Some readers may be startled to learn that grazing is an important part of the restoration effort, because early attempts to save the flower involved removing grazing animals like cows and sheep from areas where Sebastopol meadowfoam was found. Much to everyone’s dismay, meadowfoam populations crashed, which is how conservationists discovered that Sebastopol meadowfoam was actually dependent on grazing.

According to Gordon, “There’s been a huge shift in the last 10 to 20 years where biologists have started considering the importance of grazing, especially for native forbs and grasses.” (Editors note: a forb is an herbaceous flowering plant that is not a grass, reed or sedge.) 

“The native forbs need bare ground to germinate and grow,” Gordon said. “When you have all these non-native grasses, a thatch builds up, and it inhibits the ability of native plants to grow.”

Mowing and raking by hand can help, but grazing is even more effective, she said — not to mention less time- and volunteer-intensive.

“Based on our over a decade of data collection, grazing by cattle, sheep, goats and horses, if it’s done well, can all provide good habitat for these plants.”

Managing the grazing is a balancing act, Gordon said.

“If you have way too many horses or cattle or sheep on a parcel, you just end up with a mud lot.”

In addition to replanting Balletto Field, Gordon said they are hoping to plant some of the seeds in other areas of the laguna.

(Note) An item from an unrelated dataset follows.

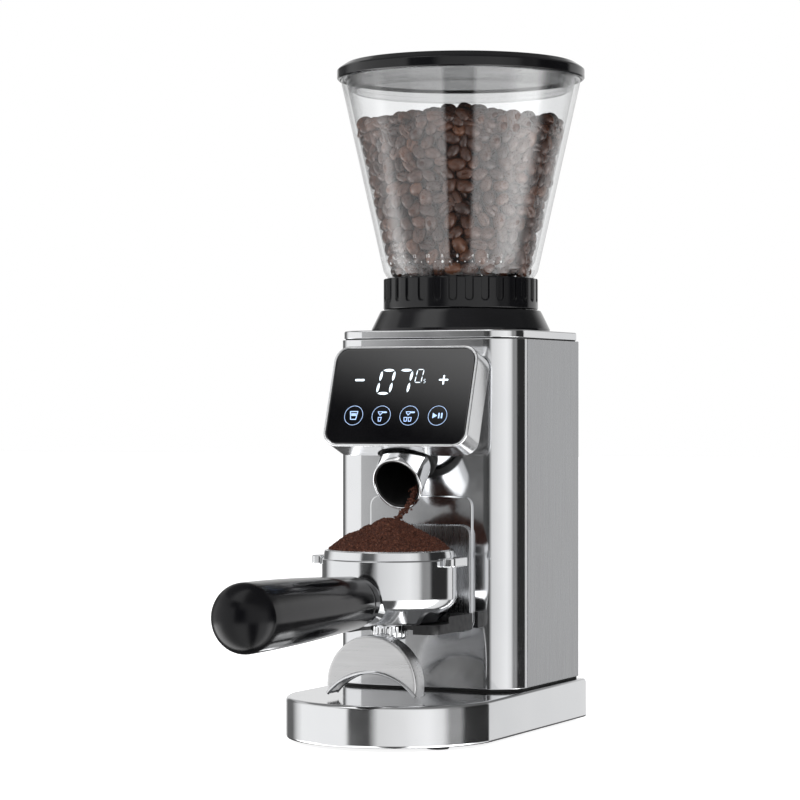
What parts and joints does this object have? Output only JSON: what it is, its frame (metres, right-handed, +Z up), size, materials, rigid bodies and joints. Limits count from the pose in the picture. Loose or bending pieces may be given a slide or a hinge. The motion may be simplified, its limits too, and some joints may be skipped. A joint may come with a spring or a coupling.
{
  "type": "burr coffee grinder",
  "caption": "Electric burr coffee grinder with a clear bean hopper, tilted touch display, slanted chute and a fork that holds a portafilter.",
  "frame": {"origin": "on the table under the centre of the whole object's box, portafilter handle included", "axes": "+Z up, -Y towards the portafilter handle and the display, +X to the right seen from the front"},
  "size_m": [0.1438, 0.3499, 0.383],
  "materials": {
    "polished_steel": "polished stainless steel",
    "brushed_steel": "satin brushed stainless steel",
    "housing_metal": "satin metal with a bright edge",
    "basket_steel": "drawn stainless steel",
    "tool_steel": "ground tool steel",
    "zinc_screws": "zinc plated",
    "frame_steel": "zinc coated sheet",
    "cast_alloy": "as cast",
    "gear_brass": "machined",
    "copper_rotor": "enamelled copper and steel",
    "gear_nylon": "moulded nylon",
    "gloss_black": "gloss moulded",
    "matte_black": "fine texture",
    "black_chrome": "dark chrome",
    "black_rubber": "matt rubber",
    "display_glass": "black printed touch glass",
    "circuit_board": "solder mask",
    "clear_plastic": "clear moulded plastic",
    "silicone_seal": "translucent silicone",
    "roasted_beans": "roasted coffee beans, slightly oily",
    "ground_coffee": "fine ground coffee"
  },
  "bodies": {
    "housing": {"base_shell": "polished_steel", "base_plate": "matte_black", "rubber_feet": "black_rubber", "base_screws": "zinc_screws", "plinth_gasket": "black_rubber", "chassis_frame": "frame_steel", "front_shell": "polished_steel", "rear_cover": "brushed_steel", "rear_screws": "zinc_screws", "cord_gland": "black_rubber", "top_gasket": "black_rubber", "top_plate": "polished_steel", "hopper_collar": "gloss_black", "display_housing": "housing_metal", "display_bracket": "matte_black", "display_glass": "display_glass", "display_board": "circuit_board", "display_screws": "zinc_screws", "chute_tube": "polished_steel", "chute_liner": "matte_black", "chute_collar": "black_rubber", "outlet_duct": "matte_black", "dock_plate": "polished_steel", "cradle_studs": "polished_steel", "grind_chamber": "cast_alloy", "shaft_bearings": "tool_steel", "motor_can": "frame_steel", "motor_end_cap": "frame_steel", "motor_magnets": "frame_steel", "gearbox_case": "cast_alloy", "gearbox_cover": "cast_alloy", "idler_axle": "tool_steel", "control_board": "circuit_board", "power_board": "circuit_board"},
    "rotor": {"motor_rotor": "copper_rotor", "motor_pinion": "gear_brass", "cooling_fan": "gear_nylon"},
    "idler": {"idler_gear": "gear_nylon"},
    "burr_shaft": {"drive_shaft": "tool_steel", "output_gear": "gear_brass", "impeller": "gear_nylon", "cone_burr": "tool_steel", "burr_bolt": "zinc_screws"},
    "setting_ring": {"adjust_ring": "gloss_black"},
    "burr_carrier": {"burr_carrier": "gear_brass", "burr_ring": "tool_steel"},
    "hopper": {"hopper": "clear_plastic", "hopper_neck": "matte_black", "coffee_beans": "roasted_beans"},
    "lid": {"lid": "gloss_black", "lid_seal": "silicone_seal"},
    "cradle": {"cradle_plate": "polished_steel", "cradle_fork": "matte_black"},
    "portafilter": {"portafilter_bowl": "polished_steel", "filter_basket": "basket_steel", "ground_coffee": "ground_coffee", "handle_ferrule": "black_chrome", "handle_grip": "gloss_black", "double_spout": "polished_steel"}
  },
  "joints": [
    {"name": "motor_spin", "type": "hinge", "parent": "housing", "child": "rotor", "pos_m": [0, 0.10305, 0.08], "axis": [0, 0, 1], "continuous": true},
    {"name": "idler_spin", "type": "hinge", "parent": "housing", "child": "idler", "pos_m": [0.0256, 0.10305, 0.128], "axis": [0, 0, 1], "continuous": true},
    {"name": "burr_spin", "type": "hinge", "parent": "housing", "child": "burr_shaft", "pos_m": [0, 0.10305, 0.18], "axis": [0, 0, 1], "continuous": true},
    {"name": "grind_setting", "type": "hinge", "parent": "housing", "child": "setting_ring", "pos_m": [0, 0.10305, 0.25], "axis": [0, 0, 1], "range_deg": [-53.6, 203.7]},
    {"name": "burr_feed", "type": "slide", "parent": "setting_ring", "child": "burr_carrier", "axis": [0, 0, 1], "range_m": [-0.00024, 0.00086]},
    {"name": "hopper_lift", "type": "slide", "parent": "setting_ring", "child": "hopper", "axis": [0, 0, 1], "range_m": [0, 0.06]},
    {"name": "lid_lift", "type": "slide", "parent": "hopper", "child": "lid", "axis": [0, 0, 1], "range_m": [0, 0.05]},
    {"name": "cradle_height", "type": "slide", "parent": "housing", "child": "cradle", "axis": [0, 0, 1], "range_m": [0, 0.004]},
    {"name": "portafilter_slide", "type": "slide", "parent": "cradle", "child": "portafilter", "axis": [0, -1, 0], "range_m": [0, 0.12]}
  ],
  "couplings": [
    {"joint": "idler_spin", "follows": "motor_spin", "ratio": -0.33333},
    {"joint": "burr_spin", "follows": "motor_spin", "ratio": 0.11111},
    {"joint": "burr_feed", "follows": "grind_setting", "m_per_rad": 0.00023873}
  ]
}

“We’re starting to dream big,” she said, but noted that first they’ll have to get the OK from the California Department of Fish and Wildlife.

“When you get a permit to handle these rare species, you have to say exactly what you’re going to do with them, and you’re only allowed to do what you say,” Gordon said.

“We’re considering going back to the California Department of Fish and Wildlife and saying, ‘We got way more seeds than we expected. Can we set some of them aside to do other restoration work?’ They’ve been really supportive of this project so I think they’ll seriously consider our request.”

One of the places the foundation would like to replant Sebastopol meadowfoam is along Irwin Creek, which runs across the north end of the Laguna Foundation property.

“Irwin Creek used to have Sebastopol meadowfoam in the adjacent wet meadow, and it’s been extirpated because they took cattle off,” Gordon said. “When they realized what was happening, they tried to put cattle back on, but it was already too late. So that’s one site we’ve had our eye on for doing a reintroduction, but we wouldn’t want to put them out unless we could get regular grazing there.”

Gordon said the foundation staff has been so pleased with this year’s seed saving project that they’re hoping to replicate it next year with the small population of Sebastopol meadowfoam at the Earle Baum Center for the Blind.

“We’ve watched that population of meadowfoam shrink as well,” Gordon said. “So we’d like to collect seeds from the Earle Baum center next year and then bulk those seeds up and put them back out. So we’re working on a grant for that right now that we have to submit in a couple of weeks.”

According to the U.S. Fish and Wildlife Department Recovery Plan for the Sebastopol meadowfoam, 99% of Sebastopol meadowfoam exists only on 36 sites on the Santa Rosa plain — and some of those sites haven’t been visited in years, Gordon said.

“If we want to protect this endangered plant, we have to do it here in Sonoma County in the Laguna watershed,” she said.